How long
can you ignore all distractions and give 100 percent of your attention to one
task? Ten minutes at a time? Thirty minutes? Two hours? Four hours?
We each
have a different concentration threshold. Find out what yours is. How long can
you give one task your undivided attention before you begin to feel saturated,
distracted, or antsy to take care of something else? Study yourself—you may be
surprised what you learn.
At the
height of your threshold, there’s an enveloping feeling that anything would be better than what
you’re currently doing. It’s like your skin no longer fits your body; you’re
jumpy.
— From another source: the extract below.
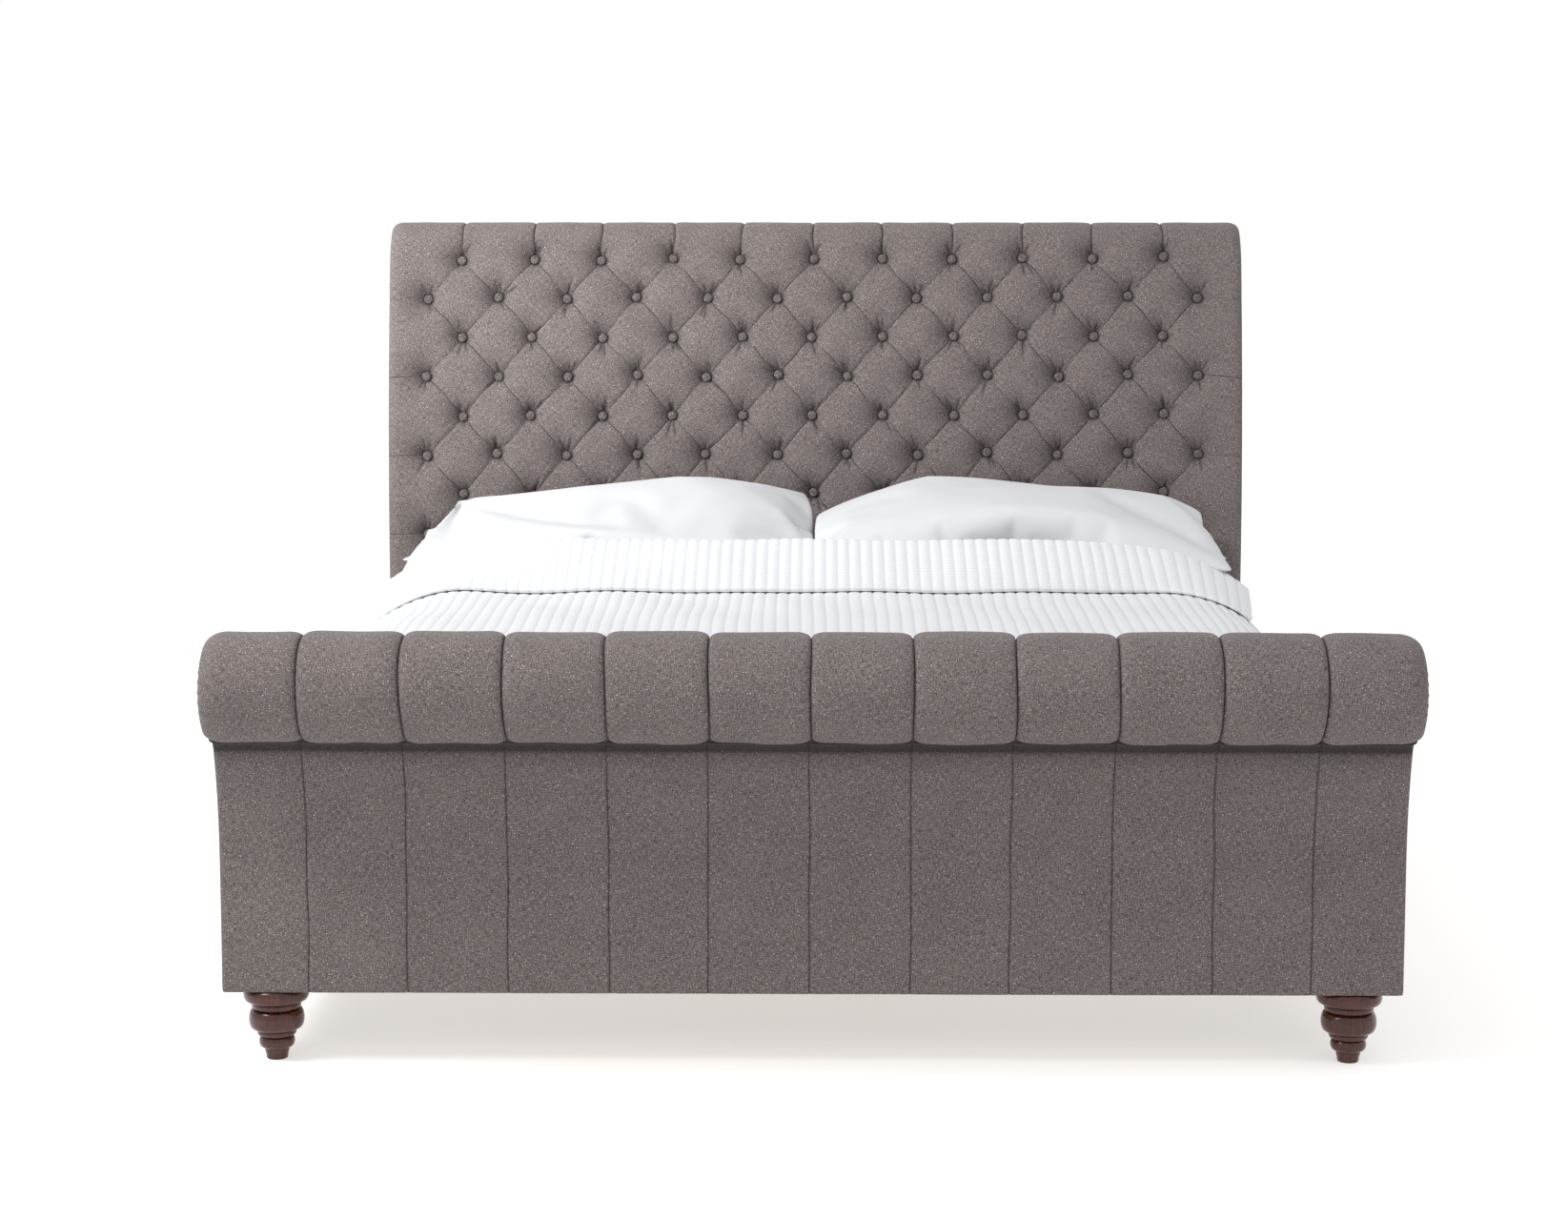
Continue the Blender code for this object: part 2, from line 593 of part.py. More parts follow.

Or you feel the pull of checking in with the “outside world.” You need
to move around, check e-mail, check voicemail.
For some,
focusing even for ten minutes on just one task can be pure torture. Others
delude themselves, believing they can concentrate for two hours, but upon
closer inspection they realize that they actually interrupt themselves every
thirty minutes by checking voice mail and e-mail and filing their nails. In
many cases, the environment around you may be buzzing so furiously that a
twenty-minute break in the action is the most time you’ll ever get.
Once
you know your threshold, begin to build up your tolerance. If you start at ten
minutes, add five minutes, then five more, and five more, increasing to twenty,
then thirty minutes. Your goal is being able to focus for a full hour.There’s no easy way to do this—it’s simply a
matter of forcing yourself to hang in there, postponing curiosity and
satisfaction for just five more minutes. You’ll be amazed how much you can
actually get done in a full twenty minutes of complete focus.